(Photo: Brooklyn, with Manhattan in the background, 21 Sept 2008/Ray Stubblebine)
The following is a guest contribution. Reuters is not responsible for the content and the views expressed are the authors’ alone. Matthew Weiner is Program Director at the Interfaith Center of New York and Raffaele Timarchi is the Interfaith Center‘s education director.
By Matthew Weiner and Raffaele Timarchi
Why should students in urban high schools learn about religion?
The Interfaith Center of New York recently received a call from Penny Kapanika, a social studies teacher at Nazareth Regional High School in the Canarsie section of Brooklyn. Canarsie lies on the eastern edge of Brooklyn, next to Jamaica Bay. To get to the school, you take the number 4 subway train to the end of the line, hop on a bus down Utica Avenue and finally walk to a sparsely populated neighborhood that was once an Italian and Jewish hold out against white flight.
Nazareth, a Roman Catholic school, is now ethnically African American and Caribbean. In the old days, students came from the neighborhood, but now most of them take the bus from Crown Heights and Bedford Stuyvesant. Only 51% of the kids are Catholic, but most are Christian. The kids, though, live amongst Hasidic Jews in Crown Heights, where a history of racial conflict still looms large, and Muslims in “Bed Stuy,” one of New York’s poorest neighborhoods.
“I found my students asking me questions that I could not answer,” Kapanika explained. “They don’t understand why the Jews dress like this, or won’t talk with them. And honestly, I don’t know too much about it either. There are stereotypes and we need to address them.”

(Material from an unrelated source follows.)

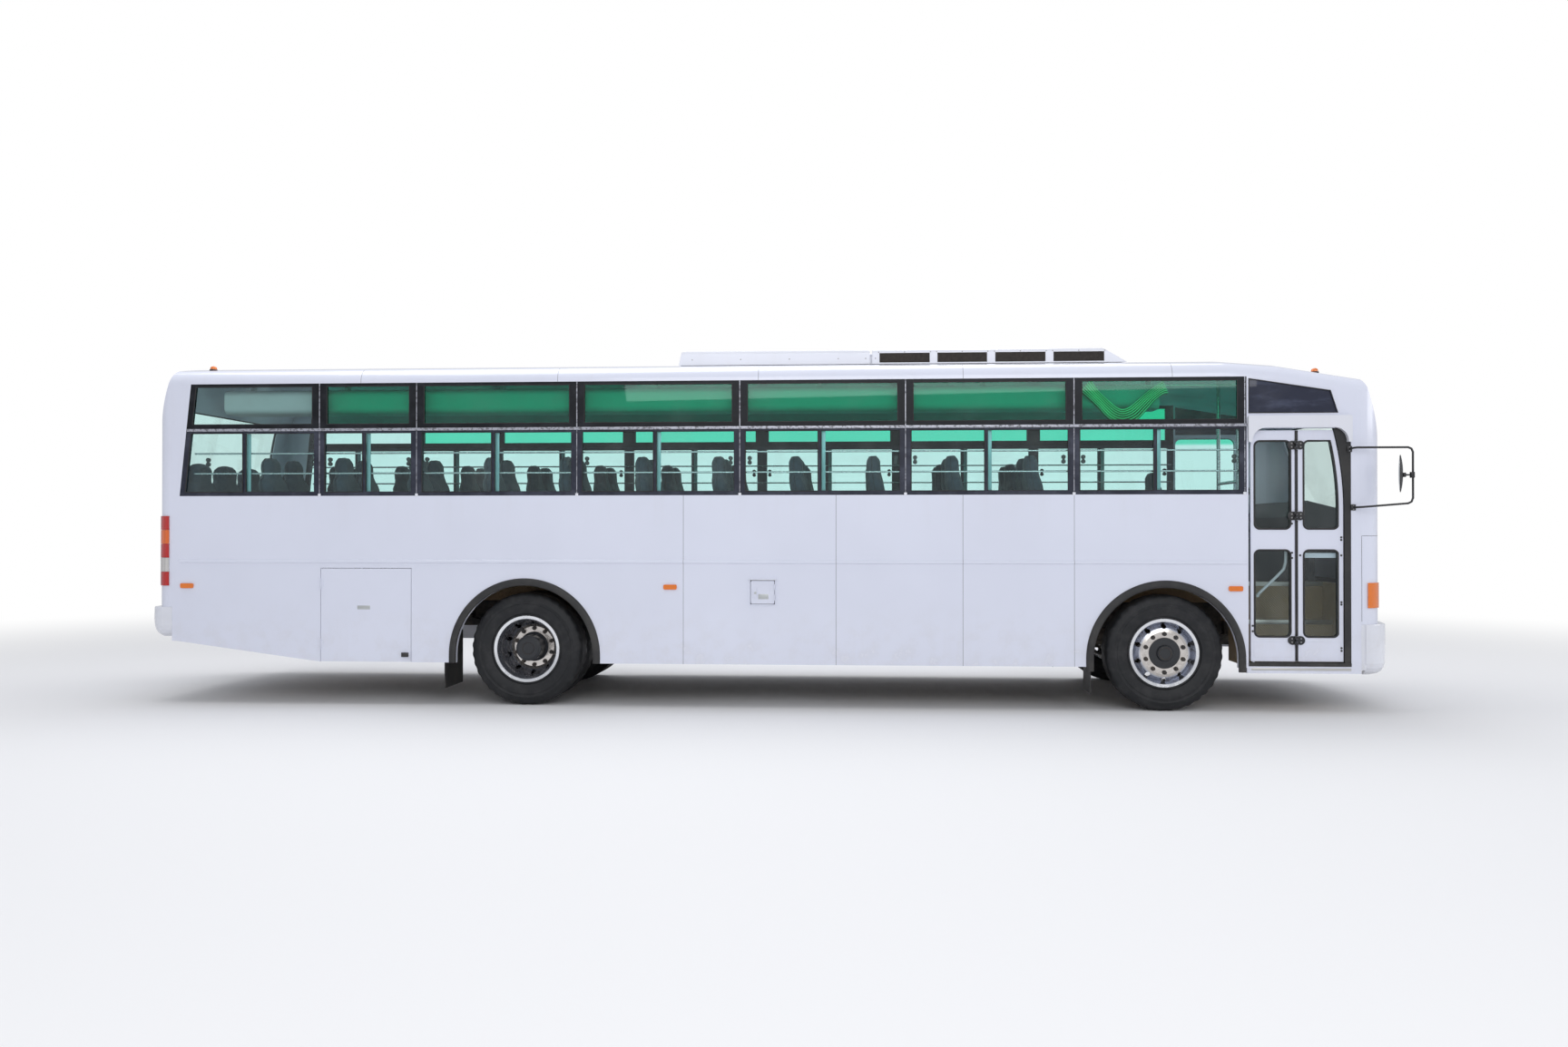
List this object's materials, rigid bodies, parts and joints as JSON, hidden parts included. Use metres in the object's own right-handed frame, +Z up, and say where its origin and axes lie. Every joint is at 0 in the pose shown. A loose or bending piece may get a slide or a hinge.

Kapanika found the Interfaith Center, which was interested in her case. The Interfaith Center, a secular non-profit that educates religious communities about one another, worked with Nazareth to locate religious leaders from these communities who could come in and talk with the students. They also worked with the New York Police Department’s community affairs bureau. Detective Michael Theogine, whose job is religious outreach, invited other Catholic educators to see how a school-based interfaith project could work. Theogine himself is African American and went to Nazareth in the 1980s, when he was one of the very few people of color. “It was sure different then,” he says with a smile.